There is also the recovery side of training to think about. If you are hitting volume, moving quickly between exercises, or training in a commercial gym, sleeves fit the flow better. They keep the session moving. Wraps slow it down and demand more intention.
For most athletes, that alone answers the question.
When to choose sleeves
Choose sleeves if you train legs hard more than once a week, want support that feels athletic instead of extreme, or need something versatile enough for squats, accessories, and general lower-body work. They are also the stronger choice if your priority is knee comfort, joint warmth, and consistency across full sessions.
For the majority of lifters, sleeves hit the sweet spot between support and practicality. That is why they are a staple in serious gym bags.
When to choose wraps
Choose wraps if you are an experienced lifter chasing maximum squat performance, competing in a format that allows them, or specifically training heavy low-rep work where rebound out of the hole is part of the plan.
Just be honest about your goal. If you want a tool for lifting the biggest possible number on squat day, wraps earn their place. If you want something you will actually use every lower-body session, sleeves usually win.

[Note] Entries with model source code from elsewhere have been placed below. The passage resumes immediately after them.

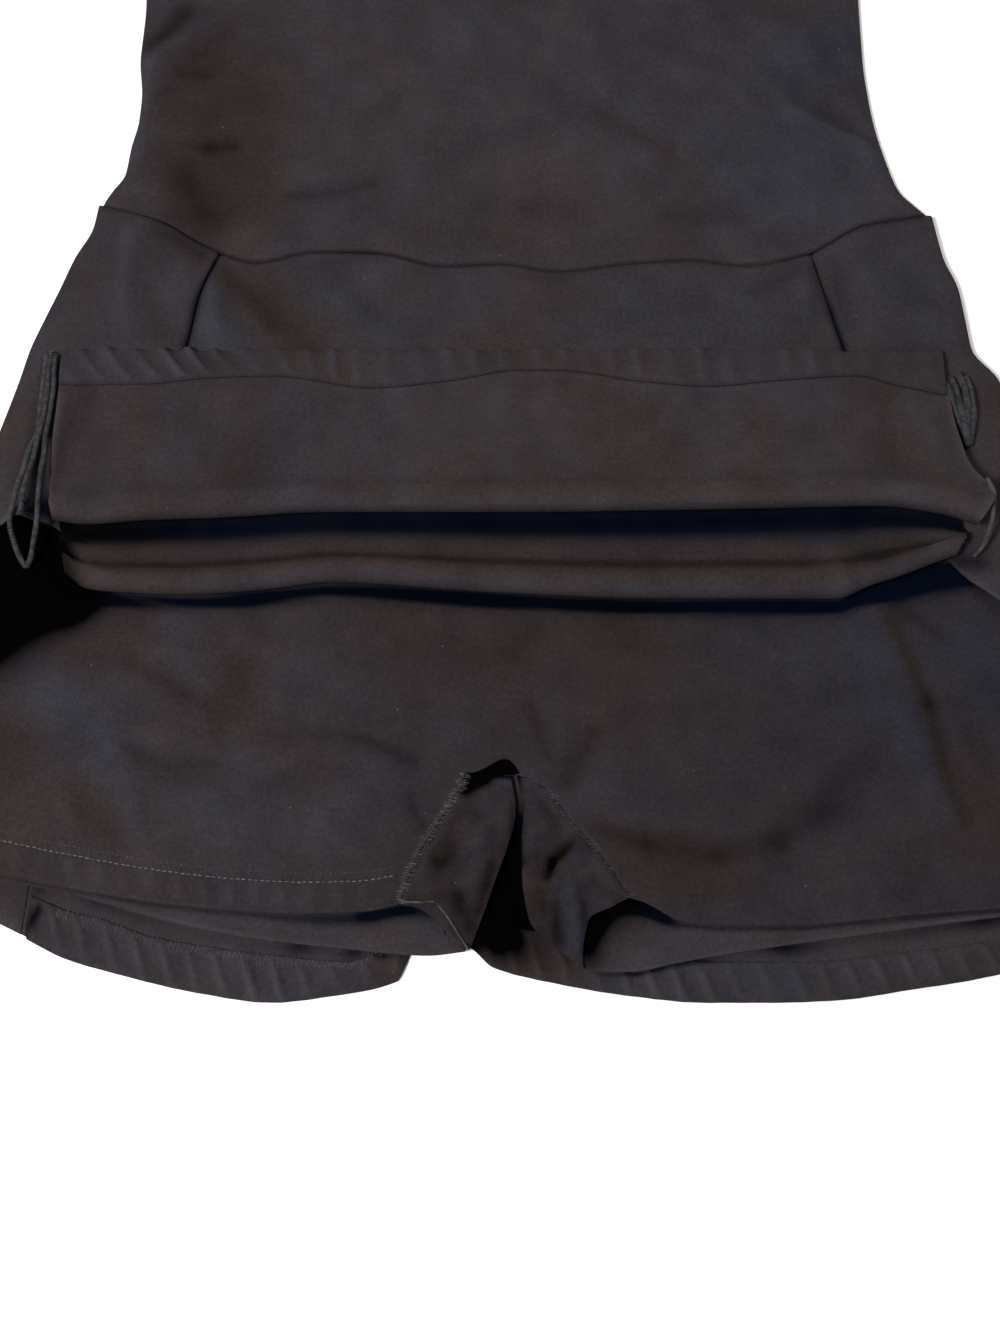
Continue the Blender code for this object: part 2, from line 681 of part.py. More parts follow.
# The bodice front meets the skirt column by column along the waist seam.
left_corner, right_corner = BODICE_SIDE[0]["left"], BODICE_SIDE[0]["right"]
side_shares = SIDE_TOP_SHARES[1:]
front_seam_x = [left_corner]
front_seam_x += [side_point("left", "top", share, 0.0).x for share in reversed(side_shares)]
front_seam_x += [front_point(column, 0).x for column in range(FRONT_COLUMNS + 1)]
front_seam_x += [side_point("right", "top", share, 0.0).x for share in side_shares]
front_seam_x += [right_corner]
back_seam_x = [
    mix(left_corner, right_corner, column / BACK_BODICE_COLUMNS)
    for column in range(BACK_BODICE_COLUMNS + 1)
]
bodice(
    "bodice_front", front_seam_x, seam_y, FRONT_STRAP_COLUMNS, FRONT_LEVELS,
    FRONT_STRAP_LEVELS, FRONT_NECK, FRONT_SCOOP, bodice_front_height, CHARCOAL,
)
bodice(
    "bodice_back", back_seam_x, back_seam_y, BACK_STRAP_COLUMNS, BACK_LEVELS,
    BACK_STRAP_LEVELS, BACK_NECK, BACK_SCOOP, lambda x, y: 0.0, CHARCOAL_INSIDE,
)
skirt_back()
skirt_back_hem()
skirt_side("left")
skirt_side("right")
skirt_front()
skirt_front_hem()
seam_allowance_left()
seam_allowance_right()
shorts(
    "shorts_back", SHORTS_BACK_ROWS, BACK_LEG_HEM, BACK_INSEAM, shorts_back_height,
    CHARCOAL_INSIDE,
)
shorts(
    "shorts_front", SHORTS_FRONT_ROWS, FRONT_LEG_HEM, FRONT_INSEAM, shorts_front_height,
    CHARCOAL,
)
gusset("gusset_left", "left", LEFT_FLAP)
gusset("gusset_right", "right", RIGHT_FLAP)
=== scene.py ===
import math

import bmesh
import bpy
import numpy as np
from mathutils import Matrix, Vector


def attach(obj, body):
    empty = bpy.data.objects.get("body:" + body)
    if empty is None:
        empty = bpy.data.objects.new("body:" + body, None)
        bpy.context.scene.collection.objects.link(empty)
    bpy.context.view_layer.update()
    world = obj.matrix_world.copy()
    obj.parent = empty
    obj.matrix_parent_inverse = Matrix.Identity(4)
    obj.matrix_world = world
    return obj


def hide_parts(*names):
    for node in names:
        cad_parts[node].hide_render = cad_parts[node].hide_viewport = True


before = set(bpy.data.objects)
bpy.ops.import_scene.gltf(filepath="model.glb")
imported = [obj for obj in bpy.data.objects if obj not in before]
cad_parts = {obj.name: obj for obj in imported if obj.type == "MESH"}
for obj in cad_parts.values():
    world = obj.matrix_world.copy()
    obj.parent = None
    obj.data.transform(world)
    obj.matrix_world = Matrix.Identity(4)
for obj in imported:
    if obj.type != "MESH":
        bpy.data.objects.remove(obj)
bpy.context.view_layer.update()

# A knit tennis dress with built-in shorts, laid on its back, its front skirt folded up.
# Sizes are in millimetres: x to the right, y up the garment from the middle of the waist seam,
# z up from the floor. toRow turns them into metres in the frame's own place.
mm = 0.001
rowShift = -70.5
wall = 1.2           # one layer of knit
gap = 0.3            # between layers and across seams
foldDepth = 1.8      # times the heights of the folds listed with each piece
seamGap = gap / 2

collection = bpy.data.collections.new("tennis_dress_looks")
bpy.context.scene.collection.children.link(collection)


def toRow(points):
    points = np.array(points, float)
    points[:, 1] += rowShift
    return points * mm


def mix(a, b, t):
    return a + (b - a) * t


def ease(t):
    t = np.clip(t, 0.0, 1.0)
    return t * t * (3 - 2 * t)


def curveAt(pairs, at):
    # A smooth curve through (place, value) pairs that never overshoots them.
    keys, values = np.array(pairs, float).T
    at = np.clip(at, keys[0], keys[-1])
    i = np.clip(np.searchsorted(keys, at, side="right") - 1, 0, len(keys) - 2)
    step = np.diff(keys)
    rise = np.diff(values) / step
    slope = np.concatenate([rise[:1], np.zeros(len(keys) - 2), rise[-1:]])
    product = rise[:-1] * rise[1:]
    both = product > 0
    slope[1:-1][both] = 2 * product[both] / (rise[:-1] + rise[1:])[both]
    t = (at - keys[i]) / step[i]
    start = (1 + 2 * t) * (1 - t) ** 2 * values[i] + t * (1 - t) ** 2 * step[i] * slope[i]
    end = t * t * (3 - 2 * t) * values[i + 1] + t * t * (t - 1) * step[i] * slope[i + 1]
    return start + end


def bothSides(*rows):
    # Rows of place, left value and right value, as one list of pairs for each side.
    return {"left": [row[:2] for row in rows], "right": [row[::2] for row in rows]}


def softNoise(x, y, size, seed):
    # Smooth unevenness around zero, from seeded waves about this long.
    draw = np.random.default_rng(seed)
    total = np.zeros(np.shape(x))
    for _ in range(9):
        turn, phase = draw.uniform(0, 2 * math.pi, 2)
        length = size * draw.uniform(0.6, 1.7)
        along = x * math.cos(turn) + y * math.sin(turn)
        total += np.sin(along * 2 * math.pi / length + phase)
    return total / 4.5


def foldsAt(folds, x, y):
    # Each fold: x1, y1, x2, y2, sideways bend, height, width, how much wider its far side is.
    total = np.zeros(np.shape(x))
    for x1, y1, x2, y2, bend, height, width, skew in folds:
        runX, runY = x2 - x1, y2 - y1
        length = math.hypot(runX, runY)
        along = ((x - x1) * runX + (y - y1) * runY) / length**2
        inside = np.clip(along, 0, 1)
        aside = ((y - y1) * runX - (x - x1) * runY) / length - bend * 4 * inside * (1 - inside)
        past = (along - inside) * length
        reach = width * np.where(aside > 0, 1.0, skew)
        strength = height * (0.3 + 0.7 * np.sin(np.pi * inside))
        total += strength * np.exp(-((aside / reach) ** 2) - (past / width) ** 2)
    return total * foldDepth


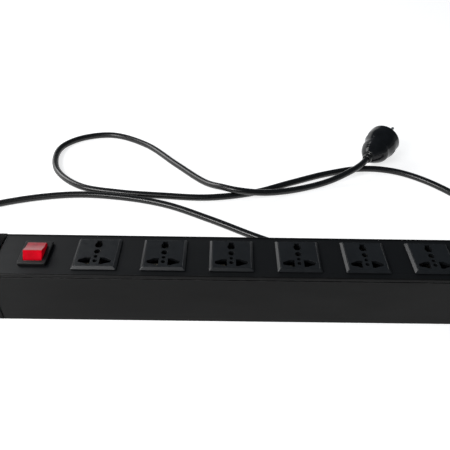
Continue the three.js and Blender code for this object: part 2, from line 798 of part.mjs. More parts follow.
// ---- mains lead --------------------------------------------------------------------------
// The lead leaves the left end, turns back behind the strip, passes along it to the right,
// comes back in a long line, loops at the left and runs over itself to the plug.
const FLOOR_Z = 4.4;
const OVER_Z = 13.1;
const cordRoute = [
  [GLAND.tip - GAP, 0, GLAND_Z],
  [-290, 2, 18.5],
  [-322, 18, 8.2],
  [-340, 52, 4.6],
  [-332, 99, FLOOR_Z],
  [-298, 132, FLOOR_Z],
  [-250, 153, FLOOR_Z],
  [-188, 165, FLOOR_Z],
  [-130, 161.2, FLOOR_Z],
  [-75, 147.5, FLOOR_Z],
  [-20, 120, FLOOR_Z],
  [40, 86, FLOOR_Z],
  [105, 58, FLOOR_Z],
  [180, 46, FLOOR_Z],
  [250, 57, FLOOR_Z],
  [294, 95, FLOOR_Z],
  [297, 148, FLOOR_Z],
  [268, 193, FLOOR_Z],
  [225, 224.5, FLOOR_Z],
  [180, 232, FLOOR_Z],
  [130, 219, FLOOR_Z],
  [80, 197, FLOOR_Z],
  [30, 174, FLOOR_Z],
  [-25, 163, FLOOR_Z],
  [-80, 165.5, FLOOR_Z],
  [-135, 170.8, FLOOR_Z],
  [-185, 183, FLOOR_Z],
  [-221, 216, FLOOR_Z],
  [-232.5, 256, FLOOR_Z],
  [-227.5, 280, FLOOR_Z],
  [-205, 301, FLOOR_Z],
  [-165, 309.5, FLOOR_Z],
  [-115, 285, FLOOR_Z],
  [-68, 235, FLOOR_Z],
  [-28, 192, 6.2],
  [-7, 175.2, 11.6],
  [13, 166.4, OVER_Z],
  [45, 168.5, 9],
  [85, 182.3, FLOOR_Z],
  [128, 198.7, 6.2],
  [157, 211.6, 13.2],
];

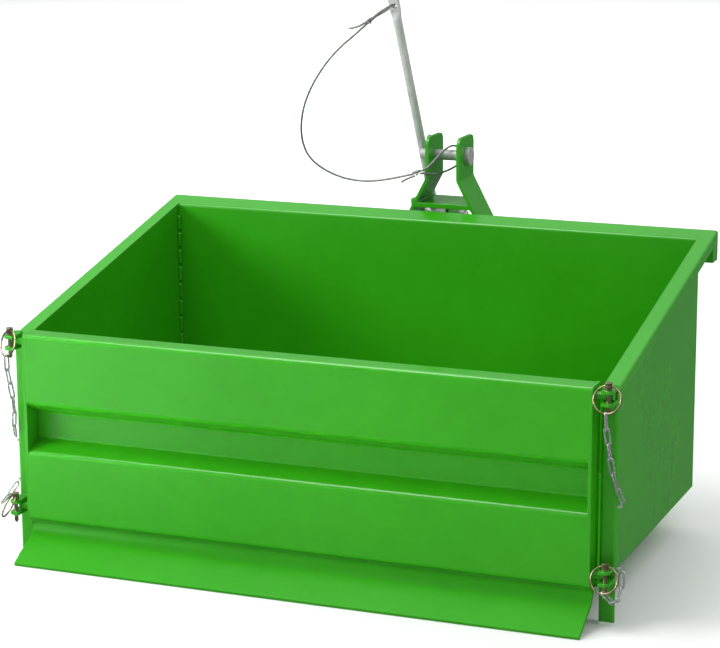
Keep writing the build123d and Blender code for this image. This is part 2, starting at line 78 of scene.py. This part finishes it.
def ramp(nt, fac, stops):
    r = nt.nodes.new("ShaderNodeValToRGB")
    el = r.color_ramp.elements
    while len(el) < len(stops):
        el.new(0.5)
    for e, (p, c) in zip(el, stops):
        e.position, e.color = p, (*c, 1) if len(c) == 3 else (c[0], c[0], c[0], 1)
    nt.links.new(fac, r.inputs[0])
    return r.outputs[0]


def noise_tex(nt, vec, scale, detail=3.0, rough=0.5, distortion=0.0):
    n = nt.nodes.new("ShaderNodeTexNoise")
    n.inputs["Scale"].default_value = scale
    n.inputs["Detail"].default_value = detail
    n.inputs["Roughness"].default_value = rough
    n.inputs["Distortion"].default_value = distortion
    nt.links.new(vec, n.inputs["Vector"])
    return n.outputs[0]


def mixc(nt, fac, a, b, blend="MIX"):
    x = nt.nodes.new("ShaderNodeMix")
    x.data_type = "RGBA"
    x.blend_type = blend
    for sock, v in ((x.inputs[0], fac), (x.inputs[6], a), (x.inputs[7], b)):
        if isinstance(v, (int, float)):
            sock.default_value = v
        elif isinstance(v, tuple):
            sock.default_value = (*v, 1)
        else:
            nt.links.new(v, sock)
    return x.outputs[2]


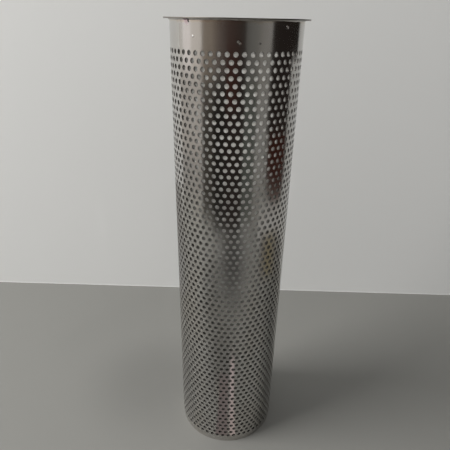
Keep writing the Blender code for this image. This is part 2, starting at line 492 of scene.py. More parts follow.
@dataclass
class SeamWeld:
    """The rippled butt weld along the back of the tube.

    Attributes:
        tube_radius: Outside radius of the tube that it lies on.
        bottom: Height where it starts.
        top: Height where it stops.
        width: Width of the bead.
        crown: How far it stands out.
        ripple: Distance from one ripple to the next.
        ripple_depth: Height of a ripple.
        sunk: How far its edges lie inside the tube's outside.
        root: How far its underside does.
    """

    tube_radius: float
    bottom: float
    top: float
    width: float = 3.6 * MM
    crown: float = 0.36 * MM
    ripple: float = 1.3 * MM
    ripple_depth: float = 0.07 * MM
    sunk: float = 0.12 * MM
    root: float = 0.4 * MM

    def build(self) -> bpy.types.Object:
        """Makes the bead.

        Returns:
            A closed strip, sunk a little into the tube.
        """
        steps_along = int((self.top - self.bottom) / self.ripple * 6)
        share = np.linspace(-1, 1, 11)
        height = np.linspace(self.bottom, self.top, steps_along)
        z, s = np.meshgrid(height, share, indexing="ij")
        wander = 0.25 * MM * np.sin(z * 41.0) + 0.15 * MM * np.sin(z * 97.0 + 1.0)
        ends = np.clip(np.minimum(z - self.bottom, self.top - z) / self.width, 0, 1) ** 0.5
        phase = FULL_TURN * z / self.ripple + 1.9 * s**2
        crown = (1 - s**2) * ends
        rise = crown * (self.crown + self.ripple_depth * (0.5 + 0.5 * np.sin(phase))) - self.sunk
        half = self.width / 2 * (0.92 + 0.08 * np.sin(z * 63.0))
        angle = math.pi + (s * half * ends + wander) / self.tube_radius
        outer = round_tube(angle, self.tube_radius + rise, z)
        inner = round_tube(angle[:, [-1, 0]], self.tube_radius - self.root + 0 * angle[:, :2], z[:, :2])
        piece = self._skin(np.concatenate([outer, inner], axis=1))
        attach(piece, BODY)
        return piece

    def _skin(self, section: Points) -> bpy.types.Object:
        """Skins the bead's sections from end to end.

        Args:
            section: Points by place along the bead, place round its section, and x, y and z.

        Returns:
            The closed bead.
        """
        along, around = section.shape[:2]
        faces = MeshMaker.quads(along, around, False, True)[:, [0, 3, 2, 1]].tolist()
        last = (along - 1) * around
        for k in range(1, around - 1):
            faces.append([0, k + 1, k])
            faces.append([last, last + k, last + k + 1])
        mesh = bpy.data.meshes.new("seam_weld")
        mesh.from_pydata(section.reshape(-1, 3).tolist(), [], faces)
        mesh.validate()
        mesh.shade_smooth()
        piece = bpy.data.objects.new("seam_weld", mesh)
        bpy.context.scene.collection.objects.link(piece)
        return piece


@dataclass
class RimRing:
    """The thin flat ring on the tube's top end, with a lip that isn't quite flat.

    Attributes:
        inner_radius: Radius of its opening.
        outer_radius: Radius of its edge.
        top: Height of its top face.
        tube_top: Height of the tube's end, which it sits on.
        tube_radius: Outside radius of the tube.
        thickness: Thickness of the ring.
        edge: Radius of its rounded outer edges.
        soft: Width of its softened inner edge.
        weld_step: How far inside the tube's outside its underside ends.
        lip_drop: How far the lip hangs at the most.
        lip_waves: Waves of the lip in one turn.
        lip_phase: Angle of a low place on the lip, in degrees.
        steps: Points round the ring.
    """

    inner_radius: float
    outer_radius: float
    top: float
    tube_top: float
    tube_radius: float
    thickness: float = 1.2 * MM
    edge: float = 0.16 * MM
    soft: float = 0.12 * MM
    weld_step: float = 0.2 * MM
    lip_drop: float = 0.2 * MM
    lip_waves: int = 6
    lip_phase: float = 17.0
    steps: int = 360

    def profile(self) -> list[tuple[float, float]]:
        """Draws the ring's section.

        Returns:
            Radius and height of each corner, inner lower corner first, over the top and back.
        """
        under = self.top - self.thickness
        halfway = (self.tube_radius + self.outer_radius) / 2
        turns = [math.pi / 2 * step / 4 for step in range(5)]
        far = [self.edge * (1 - math.sin(turn)) for turn in turns]
        near = [self.edge * (1 - math.cos(turn)) for turn in turns]
        return [
            (self.inner_radius, self.tube_top),
            (self.inner_radius, self.top - self.soft),
            (self.inner_radius + self.soft * 0.3, self.top - self.soft * 0.3),
            (self.inner_radius + self.soft, self.top),
            (self.tube_radius, self.top),
            (halfway, self.top),
            *[(self.outer_radius - inward, self.top - down) for inward, down in zip(far, near)],
            *[(self.outer_radius - inward, under + up) for inward, up in zip(near, far)],
            (halfway, under),
            (self.tube_radius, under),
            (self.tube_radius - self.weld_step, self.tube_top),
        ]

    def drop(self, angle: Points) -> Points:
        """Gives how far the lip's edge hangs.

        Args:
            angle: Angles in radians.

        Returns:
            One drop for each angle.
        """
        turn = angle - math.radians(self.lip_phase)
        share = 0.5 + 0.36 * np.cos(self.lip_waves * turn) + 0.14 * np.cos(2 * turn + 1.3)
        return self.lip_drop * share

    def build(self) -> bpy.types.Object:
        """Makes the ring.

        Returns:
            The closed ring.
        """
        profile = np.array(self.profile())
        angle = np.arange(self.steps) * FULL_TURN / self.steps
        a = angle[:, None] + 0 * profile[None, :, 0]
        r = profile[None, :, 0] + 0 * a
        overhang = np.clip((r - self.tube_radius) / (self.outer_radius - self.tube_radius), 0, 1)
        z = profile[None, :, 1] - self.drop(a) * overhang**1.6
        piece = MeshMaker.ring("flat_rim", round_tube(a, r, z))
        piece.data.set_sharp_from_angle(angle=math.radians(50))
        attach(piece, BODY)
        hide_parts("rim_ring")
        return piece


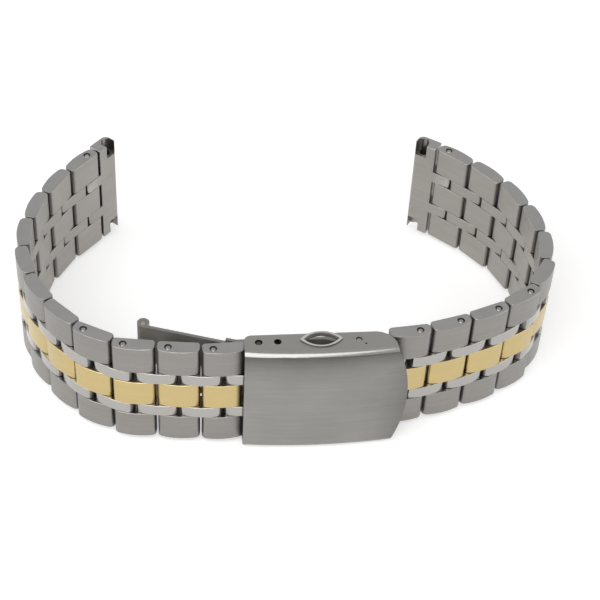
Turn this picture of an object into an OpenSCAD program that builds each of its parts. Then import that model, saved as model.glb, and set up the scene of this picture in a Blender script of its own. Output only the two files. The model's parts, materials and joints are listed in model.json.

The smarter buy for most lifters
For most people reading this, sleeves are the smarter investment. They are easier to use, easier to recover in, and far more versatile across real training. They support the way most athletes actually lift - hard, often, and across more than one exercise.
Wraps are powerful, but narrow. Sleeves are balanced, durable, and practical. In a training setup built for performance, that usually matters more than chasing the most aggressive support possible.
If your gym life includes squats, accessories, and the kind of sessions that demand both function and durability, sleeves are the gear you will keep reaching for. That is exactly why serious athletes build around dependable support first and specialized tools second.
The right gear should match your training, not your ego. Pick the option that lets you show up stronger, move with confidence, and keep stacking quality sessions.